### The request
Return the lines from the one that contains "shift = FreeCAD.Vector(-box.Center.x, -box.Center.y, -box.ZMin)" through the one that contains "bpy.context.scene.collection.objects.link(empty)", both included, exactly as written and with nothing added.

--- begin ---

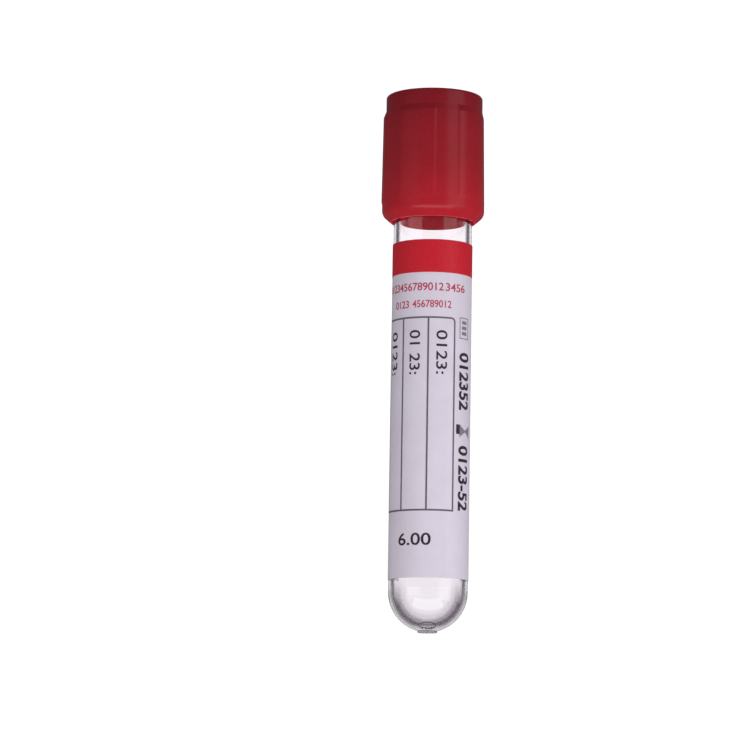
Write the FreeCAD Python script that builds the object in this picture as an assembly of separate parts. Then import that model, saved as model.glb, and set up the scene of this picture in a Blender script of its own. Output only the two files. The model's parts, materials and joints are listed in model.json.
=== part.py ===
import FreeCAD, Part
import math
import os

# Capped blood collection tube, 13 mm class, empty. Its round bottom can't stand and its side
# rolls, so it stands on its head, on the flat ring round the top of the cap.
#
# Every piece is drawn upright, with the tube's axis on Z and z = 0 at the gate mark under the
# round bottom. Angles round the axis are in degrees from the front (-Y), positive towards +X.
# stand_on_cap() then turns the upright assembly over.

# Tube: round-bottomed and thicker there, open at the mouth
TUBE_R = 6.5
WALL = 1.0
BOTTOM = 1.6
TUBE_LENGTH = 84.5
LIP_BEVEL = 0.25
GATE_R = 1.6
GATE_RISE = 0.1

# Whole closure
OVERALL = 89.3

# Cap: a plain ring above five raised panels with shallow flutes between them, a plain band and a
# thin rim. Panels and flutes both swell out of the ring over one shoulder.
RING_R = 8.02
RING_HEIGHT = 2.6
RING_ROUND = 0.45
PANELS = 5
PANEL_SPAN = 44.0
PANEL_FIRST = -22.0
PANEL_TOP_R = 8.46
PANEL_FOOT_R = 8.62
PANEL_SHOULDER = 1.1
FLUTE_TOP_R = 8.28
PANEL_FOOT = 18.2
PANEL_EASE = 0.25
BAND_R = 8.5
BAND_FOOT = 20.1
BAND_BEVEL = 0.2
BAND_BEVEL_HEIGHT = 0.5
CAP_HEIGHT = 21.3
RIM_R = 7.05
RIM_BORE_R = 6.85
ROOF = 2.0
DISH_DEPTH = 0.5
DISH_R = 6.6
PORT_R = 3.8
PORT_BEVEL = 0.3
BEAD_R = 6.72
BEAD_HEIGHT = 1.6

# Stopper: a head on the tube's mouth and a ribbed plug in its bore
HEAD_R = 7.2
PLUG_LENGTH = 9.0
PLUG_BEVEL = 0.35
PLUG_GAP = 0.04
PLUG_RELIEF = 0.22
PLUG_RIBS = 2
RIB_HEIGHT = 1.8
WELL_R = 2.9
WELL_DEPTH = 1.1
HOLLOW_R = 3.2
HOLLOW_TOP_R = 2.2
HOLLOW_DEPTH = 5.0

# Label and its print
LABEL_THICK = 0.1
LABEL_WIDTH = 25.5
LABEL_MIDDLE = -7.0
LABEL_LOW = 8.55
LABEL_HIGH = 64.15
INK = 0.03
BAND_PRINT = 5.5
FORM_LOW = 19.4
FORM_HIGH = 51.3
FORM_RIGHT = 34.0
FORM_COLUMNS = 3
FORM_COLUMN = 39.5
FORM_LINE = 0.28

# Worked out from the above
BORE_R = TUBE_R - WALL
POLE = GATE_RISE
CAP_LOW = OVERALL - CAP_HEIGHT
ROOF_UNDER = OVERALL - ROOF
BAND_LOW = OVERALL - BAND_FOOT
PANEL_LOW = OVERALL - PANEL_FOOT
SHOULDER_TOP = OVERALL - RING_HEIGHT
SHOULDER_LOW = SHOULDER_TOP - PANEL_SHOULDER
PANEL_STEP = 360.0 / PANELS
LABEL_R = TUBE_R + LABEL_THICK
LABEL_SPAN = math.degrees(LABEL_WIDTH / LABEL_R)
LABEL_START = LABEL_MIDDLE - LABEL_SPAN / 2
LABEL_END = LABEL_MIDDLE + LABEL_SPAN / 2

AXIS = FreeCAD.Vector(0, 0, 1)
CENTRE = FreeCAD.Vector(0, 0, 0)


def rounding(before, corner, after, radius):
    """Where the rounding of a profile's corner starts and ends, and its two arcs."""
    to_before = (before - corner).normalize()
    to_after = (after - corner).normalize()
    half = to_before.getAngle(to_after) / 2
    inward = (to_before + to_after).normalize()
    hub = corner + inward * (radius / math.sin(half))
    start = corner + to_before * (radius / math.tan(half))
    end = corner + to_after * (radius / math.tan(half))
    middle = hub - inward * radius
    early = hub + (start + middle - hub * 2).normalize() * radius
    late = hub + (end + middle - hub * 2).normalize() * radius
    arcs = [Part.Arc(start, early, middle), Part.Arc(middle, late, end)]
    return start, end, [arc.toShape() for arc in arcs]


def profile_face(points):
    """Closed face in the XZ half-plane from (r, z) or (r, z, rounding radius) corners."""
    corners = [FreeCAD.Vector(point[0], 0, point[1]) for point in points]
    runs = []
    for i, point in enumerate(points):
        if len(point) == 2:
            runs.append((corners[i], corners[i], []))
        else:
            after = corners[(i + 1) % len(corners)]
            runs.append(rounding(corners[i - 1], corners[i], after, point[2]))
    edges = []
    for i, (start, end, arcs) in enumerate(runs):
        gap_start = runs[i - 1][1]
        if (start - gap_start).Length > 1e-6:
            edges.append(Part.LineSegment(gap_start, start).toShape())
        edges.extend(arcs)
    return Part.Face(Part.Wire(edges))


def lathe(points):
    """Solid of revolution of a profile about the tube's axis."""
    return profile_face(points).revolve(CENTRE, AXIS, 360.0)


def sector(points, start, end):
    """The same, only from one angle to another."""
    turned = profile_face(points).revolve(CENTRE, AXIS, end - start)
    turned.rotate(CENTRE, AXIS, start - 90.0)
    return turned


def make_tube():
    wall = lathe([
        (0, POLE),
        (TUBE_R, POLE, TUBE_R),
        (TUBE_R, TUBE_LENGTH - LIP_BEVEL),
        (TUBE_R - LIP_BEVEL, TUBE_LENGTH),
        (BORE_R + LIP_BEVEL, TUBE_LENGTH),
        (BORE_R, TUBE_LENGTH - LIP_BEVEL),
        (BORE_R, POLE + BOTTOM, BORE_R),
        (0, POLE + BOTTOM),
    ])
    gate = Part.makeCylinder(GATE_R, WALL / 2)
    return wall.fuse(gate)


def plug_ribs():
    """Outline of the plug from its foot up to the head: ribs that seal, with relief between them."""
    rib_r = BORE_R - PLUG_GAP
    relief_r = rib_r - PLUG_RELIEF
    pitch = (PLUG_LENGTH - RIB_HEIGHT) / PLUG_RIBS
    outline = []
    for i in range(PLUG_RIBS):
        low = TUBE_LENGTH - PLUG_LENGTH + RIB_HEIGHT / 2 + i * pitch
        outline.append((relief_r, low))
        outline.append((rib_r, low + PLUG_RELIEF))
        outline.append((rib_r, low + RIB_HEIGHT))
        outline.append((relief_r, low + RIB_HEIGHT + PLUG_RELIEF))
    return outline


def make_stopper():
    foot = TUBE_LENGTH - PLUG_LENGTH
    relief_r = BORE_R - PLUG_GAP - PLUG_RELIEF
    return lathe([
        (0, foot + HOLLOW_DEPTH),
        (HOLLOW_TOP_R, foot + HOLLOW_DEPTH),
        (HOLLOW_R, foot),
        (relief_r - PLUG_BEVEL, foot),
        (relief_r, foot + PLUG_BEVEL),
        *plug_ribs(),
        (relief_r, TUBE_LENGTH),
        (HEAD_R, TUBE_LENGTH),
        (HEAD_R, ROOF_UNDER),
        (WELL_R + WELL_DEPTH / 2, ROOF_UNDER),
        (WELL_R, ROOF_UNDER - WELL_DEPTH),
        (0, ROOF_UNDER - WELL_DEPTH),
    ])


def cap_shell():
    """The cap without its panels: roof with the needle port, ring, flute floor, band and rim."""
    dish = OVERALL - DISH_DEPTH
    return lathe([
        (PORT_R, dish - PORT_BEVEL),
        (PORT_R + PORT_BEVEL, dish),
        (DISH_R - DISH_DEPTH, dish),
        (DISH_R, OVERALL),
        (RING_R, OVERALL, RING_ROUND),
        (RING_R, SHOULDER_TOP),
        (FLUTE_TOP_R, SHOULDER_LOW),
        (BAND_R, PANEL_LOW),
        (BAND_R, BAND_LOW + BAND_BEVEL_HEIGHT),
        (BAND_R - BAND_BEVEL, BAND_LOW),
        (RIM_R, CAP_LOW),
        (RIM_BORE_R, CAP_LOW),
        (RIM_BORE_R, TUBE_LENGTH - BEAD_HEIGHT),
        (BEAD_R, TUBE_LENGTH),
        (HEAD_R, TUBE_LENGTH),
        (HEAD_R, ROOF_UNDER),
        (PORT_R, ROOF_UNDER),
    ])


def cap_panel(middle):
    """One raised grip panel, its two long edges eased, centred on an angle."""
    core_r = (RIM_BORE_R + RING_R) / 2
    panel = sector(
        [
            (core_r, SHOULDER_TOP),
            (RING_R, SHOULDER_TOP),
            (PANEL_TOP_R, SHOULDER_LOW),
            (PANEL_FOOT_R, PANEL_LOW),
            (core_r, PANEL_LOW),
        ],
        middle - PANEL_SPAN / 2,
        middle + PANEL_SPAN / 2,
    )
    return panel.makeChamfer(PANEL_EASE, side_edges(panel))


def side_edges(panel):
    """The edges that run down both sides of a panel's outer face, shoulder included."""
    found = []
    for edge in panel.Edges:
        top, foot = (vertex.Point for vertex in edge.Vertexes)
        level = abs(top.z - foot.z) < 1e-6
        nearer = min(math.hypot(top.x, top.y), math.hypot(foot.x, foot.y))
        if nearer > RING_R - 1e-6 and not level:
            found.append(edge)
    return found


def make_cap():
    cap = cap_shell()
    for i in range(PANELS):
        cap = cap.fuse(cap_panel(PANEL_FIRST + i * PANEL_STEP))
    return cap.removeSplitter()


def skin(start, end, low, high, inner, thick):
    """A thin curved strip round the tube between two angles and two heights."""
    strip = [(inner, low), (inner + thick, low), (inner + thick, high), (inner, high)]
    return sector(strip, start, end)


def make_label():
    return skin(LABEL_START, LABEL_END, LABEL_LOW, LABEL_HIGH, TUBE_R, LABEL_THICK)


def make_label_band():
    return skin(LABEL_START, LABEL_END, LABEL_HIGH - BAND_PRINT, LABEL_HIGH, LABEL_R, INK)


def make_label_form_lines():
    """The printed form: upright lines between its columns, closed by a line above and below."""
    half = math.degrees(FORM_LINE / 2 / LABEL_R)
    left = FORM_RIGHT - FORM_COLUMNS * FORM_COLUMN
    lines = []
    for i in range(FORM_COLUMNS + 1):
        at = left + i * FORM_COLUMN
        lines.append(skin(at - half, at + half, FORM_LOW, FORM_HIGH, LABEL_R, INK))
    for level in (FORM_LOW, FORM_HIGH - FORM_LINE):
        lines.append(skin(left - half, FORM_RIGHT + half, level, level + FORM_LINE, LABEL_R, INK))
    return lines[0].multiFuse(lines[1:]).removeSplitter()


def stand_on_cap(shapes):
    """Turns the upright pieces over and centres them on the surface that they stand on."""
    for shape in shapes:
        shape.rotate(CENTRE, FreeCAD.Vector(0, 1, 0), 180.0)
    box = Part.makeCompound(shapes).optimalBoundingBox(False, False)
    shift = FreeCAD.Vector(-box.Center.x, -box.Center.y, -box.ZMin)
    for shape in shapes:
        shape.translate(shift)
    return shift


def main():
    pieces = {
        "tube": make_tube(),
        "stopper": make_stopper(),
        "cap": make_cap(),
        "label": make_label(),
        "label_band": make_label_band(),
        "label_form_lines": make_label_form_lines(),
    }
    shift = stand_on_cap(list(pieces.values()))
    print(f"axis at x {shift.x:.4f}, y {shift.y:.4f}, gate mark at z {shift.z:.4f} mm")
    os.makedirs("parts", exist_ok=True)
    for name, shape in pieces.items():
        print(f"{name}: valid {shape.isValid()}, solids {len(shape.Solids)}, {shape.Volume:.1f} mm3")
        shape.exportStep(f"parts/{name}.step")


main()
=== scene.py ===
"""Looks of the capped blood collection tube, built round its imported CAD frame.

Every piece is drawn in an upright frame, in mm: z is the height above the mark under the round
bottom, and angles are in degrees from the front, positive towards the right. The part itself
stands on its head, so UPRIGHT turns the pieces over, and they are scaled to metres.
"""
import json
import math

import bmesh
import bpy
from mathutils import Matrix, Vector


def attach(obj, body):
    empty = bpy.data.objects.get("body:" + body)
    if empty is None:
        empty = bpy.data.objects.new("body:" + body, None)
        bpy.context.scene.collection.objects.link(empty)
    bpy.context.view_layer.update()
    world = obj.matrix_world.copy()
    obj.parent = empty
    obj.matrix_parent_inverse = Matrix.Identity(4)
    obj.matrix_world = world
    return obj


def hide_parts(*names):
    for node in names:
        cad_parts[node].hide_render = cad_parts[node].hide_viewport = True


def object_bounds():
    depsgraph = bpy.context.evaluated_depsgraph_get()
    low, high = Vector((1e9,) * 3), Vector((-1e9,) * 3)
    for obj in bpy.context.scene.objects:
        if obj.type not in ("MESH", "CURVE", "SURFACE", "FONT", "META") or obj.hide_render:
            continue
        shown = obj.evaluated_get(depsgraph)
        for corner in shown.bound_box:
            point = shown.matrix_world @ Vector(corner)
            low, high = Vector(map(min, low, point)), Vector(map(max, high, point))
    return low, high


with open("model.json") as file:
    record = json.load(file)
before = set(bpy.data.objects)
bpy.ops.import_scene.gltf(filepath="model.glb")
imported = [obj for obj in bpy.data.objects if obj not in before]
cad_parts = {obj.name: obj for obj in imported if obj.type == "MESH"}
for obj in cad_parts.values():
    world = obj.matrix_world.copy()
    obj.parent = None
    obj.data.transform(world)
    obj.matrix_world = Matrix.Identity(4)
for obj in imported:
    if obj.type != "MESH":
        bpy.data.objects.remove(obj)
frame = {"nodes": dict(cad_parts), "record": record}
cad_low, cad_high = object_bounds()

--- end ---

### Result below
    shift = FreeCAD.Vector(-box.Center.x, -box.Center.y, -box.ZMin)
    for shape in shapes:
        shape.translate(shift)
    return shift


def main():
    pieces = {
        "tube": make_tube(),
        "stopper": make_stopper(),
        "cap": make_cap(),
        "label": make_label(),
        "label_band": make_label_band(),
        "label_form_lines": make_label_form_lines(),
    }
    shift = stand_on_cap(list(pieces.values()))
    print(f"axis at x {shift.x:.4f}, y {shift.y:.4f}, gate mark at z {shift.z:.4f} mm")
    os.makedirs("parts", exist_ok=True)
    for name, shape in pieces.items():
        print(f"{name}: valid {shape.isValid()}, solids {len(shape.Solids)}, {shape.Volume:.1f} mm3")
        shape.exportStep(f"parts/{name}.step")


main()
=== scene.py ===
"""Looks of the capped blood collection tube, built round its imported CAD frame.

Every piece is drawn in an upright frame, in mm: z is the height above the mark under the round
bottom, and angles are in degrees from the front, positive towards the right. The part itself
stands on its head, so UPRIGHT turns the pieces over, and they are scaled to metres.
"""
import json
import math

import bmesh
import bpy
from mathutils import Matrix, Vector


def attach(obj, body):
    empty = bpy.data.objects.get("body:" + body)
    if empty is None:
        empty = bpy.data.objects.new("body:" + body, None)
        bpy.context.scene.collection.objects.link(empty)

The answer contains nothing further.